I did get my English internship. Yippee!

My Halloween? It consisted of getting lost in a corn maze with my cousins, getting red all over the boys--red hair spray--I danced with (Joker was a definitely stoned hottie), and finding out if I could I'd have my own intervention and bluntly state why everyone is a fuck up, including myself.

When I was reading The Lovely Bones, I was wondering if it was anything close to what my mom sees. I get this feeling that she's really disappointed, perhaps not in me, but in our family. You'd think time--not just years but centuries--would erase the pain of suppression, of tradition, and of goddamn stupidity.
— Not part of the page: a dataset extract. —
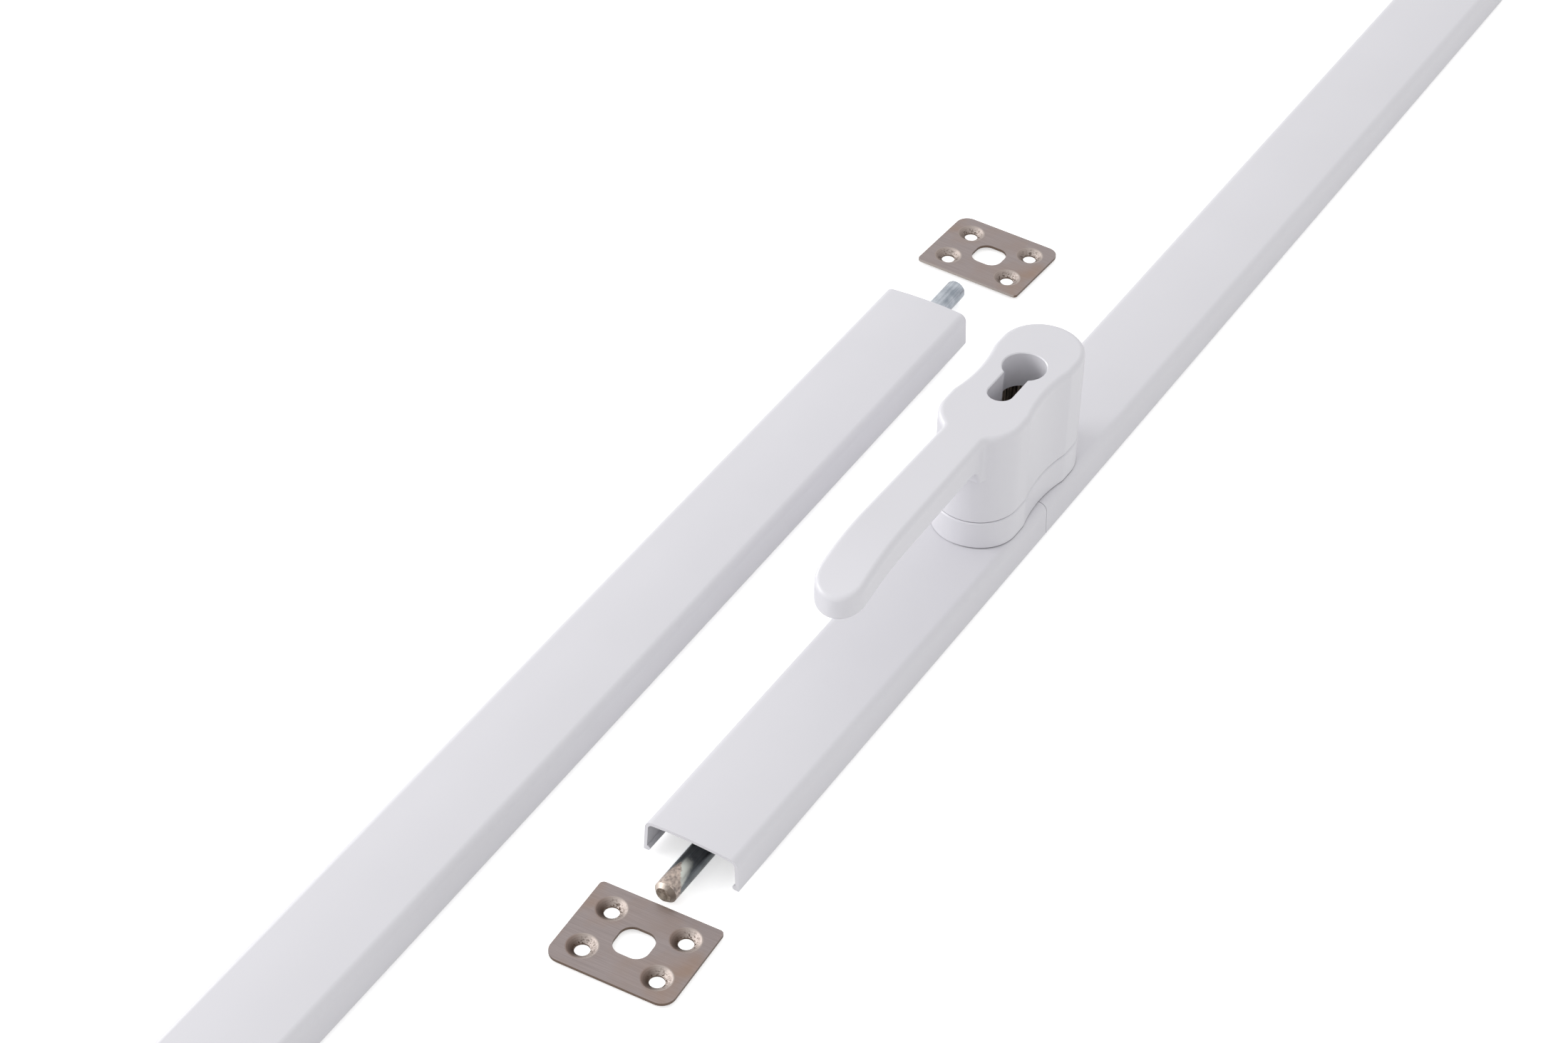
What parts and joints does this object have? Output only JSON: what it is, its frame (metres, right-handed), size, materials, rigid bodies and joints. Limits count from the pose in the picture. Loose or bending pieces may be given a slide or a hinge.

But no, we have a long way to go.

Clingstone Peaches
by Chris Haven

I am eleven in early December
on the twisty road to Crescent OK
past the gated Kerr-McGee plant that killed
Karen Silkwood I wondered if our car
ever passed hers on the way to grandma's.

My father and his eight sisters divide
the estate he has strange authority
the youngest, the only male, and the eye
of a grocer he unstocks the freezer
at dusk he spots the unpicked peach tree.

He tells me to come on and I feel strong
hands me a basket asks catch or climb
catch I say as my father in black tie
black wingtips disappears into the arms
of the tree a peach falls to my hands.

I place them in the basket the skin stings
my palms when I catch it leaves no bruise but
the ones that hit my face do I can't tell
my father it's enough I can't see his face
I can't know this is a kind of crying.

That night in the hard light of the bathroom
I still feel the peaches on my skin my
mother takes a tweezers plucks the needles
from my cheeks like splinters hundreds of cling-
stone peaches like in baskets they will rot.